Discrete integrable systems
Discrete Schroedinger operators are integer-lattice discretization- of the familiar Schroedinger operator \(Q = \partial^2 + q(x)\) and can be regarded as finite or infinite tridiagonal matrices. Half-line discrete Schroedinger operators are intimately connected with orthogonal polynomials on the real line, through the well-known three-term recurrence relation which is expressed as a tridiagonal matrix. I am currently working to expand the algebrogeometric spectral theory of discrete Schrodinger operators and the integrable nonlinear lattice equations (such as the Toda lattice system) associated with them.
I am also interested in other discrete spectral problems, such as those associated with orthogonal polynomials on the unit circle and the Ablowitz-Ladik system of equations (which is a spatial discretization of the nonlinear Schroedinger system).
Infinite-period limits of algebrogeometric theory
The initial-value problem for the Korteweg-de Vries equation for periodic or quasiperiodic initial data is solved by an algebrogeometric construction, where the role played by the transmission coefficient in the inverse scattering transform is played by a hyperelliptic Riemann surface. In this setting, the nonlinear KdV flow is linearized on the Jacobian of this curve, and the inverse transform is mediated by theta functions. In 1990, Ercolani and McKean used a limiting procedure to transfer this geometric interpretation to the scattering context.1
The same limiting procedure can be applied in the case of discrete Schroedinger operators and orthogonal polynomials on the unit circle, with some complications due to the different form of the spectra of such operators.
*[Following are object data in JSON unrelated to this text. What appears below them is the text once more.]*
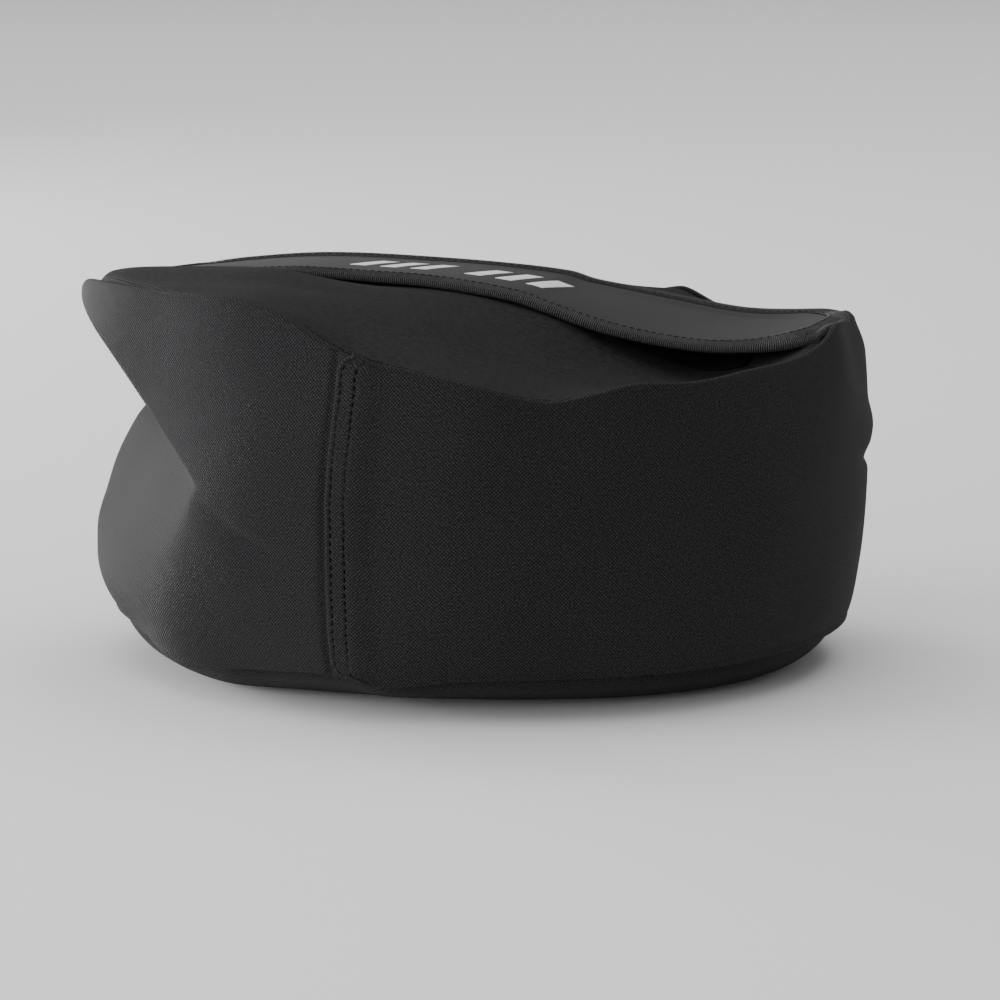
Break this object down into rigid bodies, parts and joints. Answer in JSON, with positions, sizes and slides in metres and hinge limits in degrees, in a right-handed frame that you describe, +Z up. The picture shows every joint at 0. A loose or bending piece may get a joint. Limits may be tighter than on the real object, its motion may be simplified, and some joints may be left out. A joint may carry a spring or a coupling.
{
  "type": "round ballast sandbag",
  "caption": "Round cloth ballast bag filled with sand, with a bound hook-and-loop flap hinged over the filling slit on its top.",
  "frame": {"origin": "centre of the bag's box in plan, on the surface that it stands on", "axes": "+Z up; +X along the flap and the filling slit, to the right as seen from the front; -Y is the front, where one lapped wall seam is"},
  "size_m": [0.4015, 0.4062, 0.2045],
  "materials": {
    "bag_cloth": "coated plain-weave oxford cloth, charcoal black, soft low sheen",
    "flap_cloth": "coated plain-weave oxford cloth, charcoal black, soft low sheen",
    "ribbon": "ribbed grosgrain ribbon, black",
    "hook_and_loop": "matt fuzzy hook-and-loop tape, black",
    "sack_film": "translucent woven plastic sack, dull",
    "sand": "dry sand, grainy"
  },
  "bodies": {
    "root": {"base_panel": "bag_cloth", "side_wall_right": "bag_cloth", "side_wall_left": "bag_cloth", "top_panel_front": "bag_cloth", "top_panel_rear": "bag_cloth", "base_seam_tape": "ribbon", "top_seam_tape": "ribbon", "slit_binding_front": "ribbon", "slit_binding_rear": "ribbon", "loop_strip": "hook_and_loop", "inner_sack": "sack_film", "sand_fill": "sand"},
    "flap": {"flap_panel": "flap_cloth", "flap_lining": "flap_cloth", "flap_binding": "ribbon", "hook_strip": "hook_and_loop"}
  },
  "joints": [
    {"name": "flap_hinge", "type": "hinge", "parent": "root", "child": "flap", "pos_m": [0, 0.0614, 0.1932], "axis": [-0.9968, 0, 0.0797], "range_deg": [0, 160]}
  ]
}
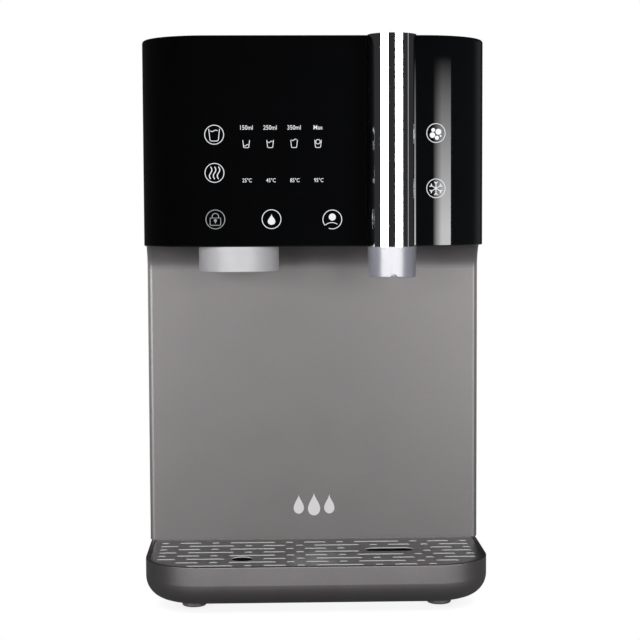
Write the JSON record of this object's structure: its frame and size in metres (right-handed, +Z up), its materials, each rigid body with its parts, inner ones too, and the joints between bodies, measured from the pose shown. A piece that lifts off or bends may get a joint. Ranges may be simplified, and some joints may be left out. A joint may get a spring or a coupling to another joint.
{
  "type": "countertop water dispenser",
  "caption": "Countertop water dispenser with a glossy touch head, chrome cold-water column, frosted spouts, lift-out drip tray and a serviceable cooling cabinet.",
  "frame": {"origin": "middle of the footprint on the counter, at the soles of the feet", "axes": "+Z up, the front with the spouts faces -Y, +X to the right seen from the front"},
  "size_m": [0.271, 0.43, 0.442],
  "materials": {
    "head_gloss": "gloss black",
    "body_paint": "satin warm grey",
    "base_plastic": "satin warm grey",
    "black_plastic": "fine matt",
    "chrome": "polished",
    "frosted": "frosted translucent",
    "grille_steel": "dark satin",
    "stainless": "satin",
    "rubber": "matt",
    "galvanised": "galvanised",
    "circuit_board": "solder-masked",
    "black_enamel": "gloss enamel",
    "aluminium": "bare",
    "copper": "bare",
    "foam": "closed-cell foam",
    "white_plastic": "moulded",
    "hose": "smooth"
  },
  "bodies": {
    "cabinet": {"base_pan": "galvanised", "base_shell": "base_plastic", "carbonation_tank": "stainless", "co2_regulator": "copper", "cold_hose": "hose", "cold_spout": "stainless", "cold_tank": "stainless", "column_cap": "black_plastic", "compressor": "black_enamel", "compressor_mounts": "rubber", "condenser": "aluminium", "control_board": "circuit_board", "door_hinge_pins": "stainless", "drain_socket": "white_plastic", "evaporator_coil": "copper", "fan_shroud": "black_plastic", "feet": "rubber", "filter_head": "white_plastic", "front_panel": "body_paint", "head_bracket": "galvanised", "head_shell": "head_gloss", "head_underside": "black_plastic", "heater": "stainless", "hot_hose": "hose", "hot_spout": "stainless", "inlet_hose": "hose", "internal_frame": "galvanised", "power_inlet": "black_plastic", "power_supply": "circuit_board", "pump": "white_plastic", "rear_panel": "body_paint", "screws_rear": "stainless", "side_panel_left": "body_paint", "side_panel_right": "body_paint", "spout_column": "chrome", "switch_bezel": "black_plastic", "tank_insulation": "foam", "top_cover": "black_plastic", "touch_board_left": "circuit_board", "touch_board_right": "circuit_board", "valve_manifold": "black_plastic", "wall_bumpers": "rubber", "water_inlet": "white_plastic"},
    "basin": {"drip_basin": "black_plastic"},
    "grille": {"drip_grille": "grille_steel"},
    "nozzle": {"nozzle_sleeve": "frosted"},
    "guard": {"spout_guard": "frosted"},
    "door": {"rear_door": "body_paint"},
    "latch": {"door_latch": "black_plastic"},
    "filter": {"filter_cartridge": "white_plastic"},
    "gas_cylinder": {"co2_cylinder": "aluminium"},
    "fan": {"fan_rotor": "black_plastic"},
    "rocker": {"power_switch": "black_plastic"},
    "bung": {"drain_plug": "rubber"}
  },
  "joints": [
    {"name": "basin_lift", "type": "slide", "parent": "cabinet", "child": "basin", "axis": [0, 0, 1], "range_m": [0, 0.06]},
    {"name": "grille_lift", "type": "slide", "parent": "basin", "child": "grille", "axis": [0, 0, 1], "range_m": [0, 0.06]},
    {"name": "nozzle_pull", "type": "slide", "parent": "cabinet", "child": "nozzle", "axis": [0, 0, -1], "range_m": [0, 0.03]},
    {"name": "guard_pull", "type": "slide", "parent": "cabinet", "child": "guard", "axis": [0, 0, -1], "range_m": [0, 0.03]},
    {"name": "door_swing", "type": "hinge", "parent": "cabinet", "child": "door", "pos_m": [-0.112, 0.2115, 0.296], "axis": [0, 0, 1], "range_deg": [0, 110]},
    {"name": "latch_turn", "type": "hinge", "parent": "door", "child": "latch", "pos_m": [0.092, 0.208, 0.296], "axis": [0, 1, 0], "range_deg": [-90, 0]},
    {"name": "filter_turn", "type": "hinge", "parent": "cabinet", "child": "filter", "pos_m": [0.066, 0.146, 0.28], "axis": [0, 0, 1], "range_deg": [0, 90]},
    {"name": "gas_unscrew", "type": "hinge", "parent": "cabinet", "child": "gas_cylinder", "pos_m": [-0.066, 0.146, 0.24], "axis": [0, 0, 1], "range_deg": [0, 720]},
    {"name": "fan_spin", "type": "hinge", "parent": "cabinet", "child": "fan", "pos_m": [0.06, 0.16, 0.09], "axis": [0, 1, 0], "continuous": true},
    {"name": "switch_rock", "type": "hinge", "parent": "cabinet", "child": "rocker", "pos_m": [-0.054, 0.203, 0.063], "axis": [1, 0, 0], "range_deg": [0, 14]},
    {"name": "bung_pull", "type": "slide", "parent": "cabinet", "child": "bung", "axis": [0, 1, 0], "range_m": [0, 0.02]}
  ]
}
Code for associated numerical calculations may be found in my repository Floquet.
Discrete Darboux transformations
The Darboux transformation is a method for producing, from an operator \(Q = \partial^2 + q(x)\) and a solution to the equation \(Qf = \lambda f\), a new operator \(\tilde Q = \partial^2 + \tilde q(x)\) and function \(\tilde f\) satisfying \(\tilde Q \tilde f = \lambda \tilde f\). This transformation has gained recent attention for its ability to easily produce formulas for solutions to several soliton equations; the Lax equations associated to, for instance, the KdV equation are preserved under the Darboux transformation, so starting from a known solution to KdV one may apply the Darboux transformation and obtain a new solution to KdV. Remarkably, even the trivial solution may be used as a starting point to construct nontrivial solutions, including the general multisoliton solution.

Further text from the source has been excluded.